WRITTEN INSTRUCTION: What follows is a listing. Return every line of it exactly.

*****

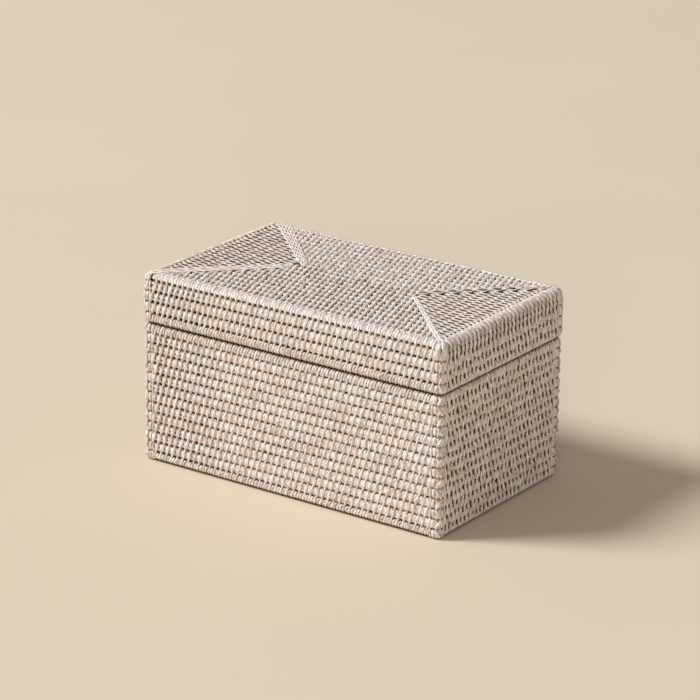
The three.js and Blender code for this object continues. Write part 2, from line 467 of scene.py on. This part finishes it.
def stitchRun(place, columns, low, high, lean, curve, rng, shape, outward=1, coarse=False,
              sink=0.0):
    # One stitch for every column of a hoop; columns hold its place and pitch at its low and high
    # end. A bead goes over at both ends and a filler at neither. A stitch that goes over at one
    # end is half of a two-rod stitch: its lower half is plump and its upper half narrows. The
    # width goes smoothly from the belly to each end's own.
    s = {**stitch, **shape}
    rows = np.array(s["rows"][::2] + s["rows"][-1:] if coarse else s["rows"])
    atLow, atHigh, pitchLow, pitchHigh = (np.asarray(c, float)[:, None] for c in columns)
    count = len(low)
    t = rows[None, :]
    far, share = np.abs(t), (t + 1) / 2
    bead, filler = (high == over) & (low == over), (high != over) & (low != over)
    lower, upper = (high == over) & (low != over), (high != over) & (low == over)
    rimmed = (low == wrap) | (high == wrap)
    shift = np.where(t < 0, np.where(lower, -lean, 0)[:, None], np.where(upper, lean, 0)[:, None])
    belly = np.where(bead, s["bead"], np.where(filler, s["filler"], s["belly"]))
    rimBelly = np.where(filler, s["rimFiller"], s["rimBelly"])
    belly = np.where(rimmed, rimBelly, belly)[:, None]
    endLow = np.where(low == over, s["waist"], np.where(filler, s["fillerEnd"], s["plump"]))
    endHigh = np.where(high == over, s["waist"], np.where(filler, s["fillerEnd"], s["narrow"]))
    endLow = np.where(low == wrap, s["rimEnd"], endLow)
    endHigh = np.where(high == wrap, s["rimEnd"], endHigh)
    end = np.where(t < 0, endLow[:, None], endHigh[:, None])
    wide = (pitchLow + (pitchHigh - pitchLow) * share) / 2
    wide = wide * (1 + s["unevenWidth"] * rng.standard_normal((count, 1)))
    half = wide * (belly + (end - belly) * smooth(far * s["swell"]))
    kind = np.where(t < 0, low[:, None], high[:, None])
    tip = np.clip((far - s["tipStart"]) / (1 - s["tipStart"]), 0, 1)
    half = half * np.where(kind == dive, 1 - s["tipTaper"] * tip ** 2, 1)
    lateral = atLow + (atHigh - atLow) * share
    lateral = lateral + rng.normal(0, s["jitter"], (count, 1)) + shift * far
    along, depth, deep = curve(low, high, s, rows, rng)
    deeper = np.where(filler, np.where(rimmed, s["rimSink"], s["fillerSink"]), 0.0)[:, None]
    sunk = sink + np.abs(rng.normal(0, s["unevenSink"], (count, 1)))
    sunk = sunk + deeper * np.where(kind == flow, 1, 1 - far ** 4)
    section = place["section"](along, depth + sunk)
    tone = rng.random(count) ** s["warm"]
    crown = np.where(filler & ~rimmed, s["fillerCrown"], s["crown"])
    part = stitchMesh(section, lateral, half, place["point"], outward, tone,
                      rng.random(count) * s["grainShift"], coarse, crown)
    # Painted shade: darker where the strip dives into a hole, and sunk fillers darkened by thinner
    # wash and painted shade. The edge pair scales the near and the far half of the edges: rubbed
    # bare, with painted shade on the darker half.
    paintedShade = (deep - s["dirtStart"]) / s["dirtDepth"] + s["veil"] * filler[:, None]
    edge = part.pop("edge")
    edge = edge * np.where(np.arange(len(edge)) < len(edge) // 2, *s["edge"])
    part["worn"] = np.clip(np.clip(paintedShade, 0, 1)[..., None] + edge, 0, 1).ravel()
    return part


coreSides = 12
cornerStops = (0.98, 0.5, 0)    # a core's rings round a corner, as shares of half its quarter turn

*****

RESULT:
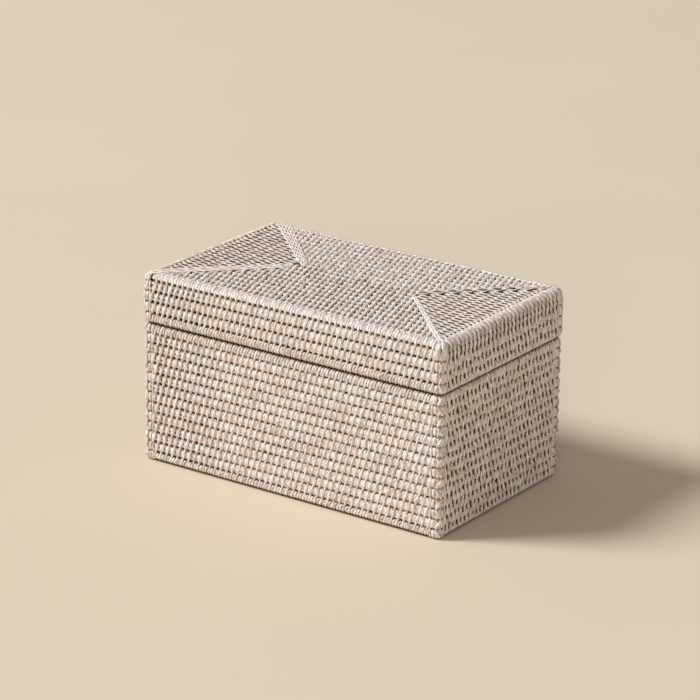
The three.js and Blender code for this object continues. Write part 2, from line 467 of scene.py on. This part finishes it.
def stitchRun(place, columns, low, high, lean, curve, rng, shape, outward=1, coarse=False,
              sink=0.0):
    # One stitch for every column of a hoop; columns hold its place and pitch at its low and high
    # end. A bead goes over at both ends and a filler at neither. A stitch that goes over at one
    # end is half of a two-rod stitch: its lower half is plump and its upper half narrows. The
    # width goes smoothly from the belly to each end's own.
    s = {**stitch, **shape}
    rows = np.array(s["rows"][::2] + s["rows"][-1:] if coarse else s["rows"])
    atLow, atHigh, pitchLow, pitchHigh = (np.asarray(c, float)[:, None] for c in columns)
    count = len(low)
    t = rows[None, :]
    far, share = np.abs(t), (t + 1) / 2
    bead, filler = (high == over) & (low == over), (high != over) & (low != over)
    lower, upper = (high == over) & (low != over), (high != over) & (low == over)
    rimmed = (low == wrap) | (high == wrap)
    shift = np.where(t < 0, np.where(lower, -lean, 0)[:, None], np.where(upper, lean, 0)[:, None])
    belly = np.where(bead, s["bead"], np.where(filler, s["filler"], s["belly"]))
    rimBelly = np.where(filler, s["rimFiller"], s["rimBelly"])
    belly = np.where(rimmed, rimBelly, belly)[:, None]
    endLow = np.where(low == over, s["waist"], np.where(filler, s["fillerEnd"], s["plump"]))
    endHigh = np.where(high == over, s["waist"], np.where(filler, s["fillerEnd"], s["narrow"]))
    endLow = np.where(low == wrap, s["rimEnd"], endLow)
    endHigh = np.where(high == wrap, s["rimEnd"], endHigh)
    end = np.where(t < 0, endLow[:, None], endHigh[:, None])
    wide = (pitchLow + (pitchHigh - pitchLow) * share) / 2
    wide = wide * (1 + s["unevenWidth"] * rng.standard_normal((count, 1)))
    half = wide * (belly + (end - belly) * smooth(far * s["swell"]))
    kind = np.where(t < 0, low[:, None], high[:, None])
    tip = np.clip((far - s["tipStart"]) / (1 - s["tipStart"]), 0, 1)
    half = half * np.where(kind == dive, 1 - s["tipTaper"] * tip ** 2, 1)
    lateral = atLow + (atHigh - atLow) * share
    lateral = lateral + rng.normal(0, s["jitter"], (count, 1)) + shift * far
    along, depth, deep = curve(low, high, s, rows, rng)
    deeper = np.where(filler, np.where(rimmed, s["rimSink"], s["fillerSink"]), 0.0)[:, None]
    sunk = sink + np.abs(rng.normal(0, s["unevenSink"], (count, 1)))
    sunk = sunk + deeper * np.where(kind == flow, 1, 1 - far ** 4)
    section = place["section"](along, depth + sunk)
    tone = rng.random(count) ** s["warm"]
    crown = np.where(filler & ~rimmed, s["fillerCrown"], s["crown"])
    part = stitchMesh(section, lateral, half, place["point"], outward, tone,
                      rng.random(count) * s["grainShift"], coarse, crown)
    # Painted shade: darker where the strip dives into a hole, and sunk fillers darkened by thinner
    # wash and painted shade. The edge pair scales the near and the far half of the edges: rubbed
    # bare, with painted shade on the darker half.
    paintedShade = (deep - s["dirtStart"]) / s["dirtDepth"] + s["veil"] * filler[:, None]
    edge = part.pop("edge")
    edge = edge * np.where(np.arange(len(edge)) < len(edge) // 2, *s["edge"])
    part["worn"] = np.clip(np.clip(paintedShade, 0, 1)[..., None] + edge, 0, 1).ravel()
    return part


coreSides = 12
cornerStops = (0.98, 0.5, 0)    # a core's rings round a corner, as shares of half its quarter turn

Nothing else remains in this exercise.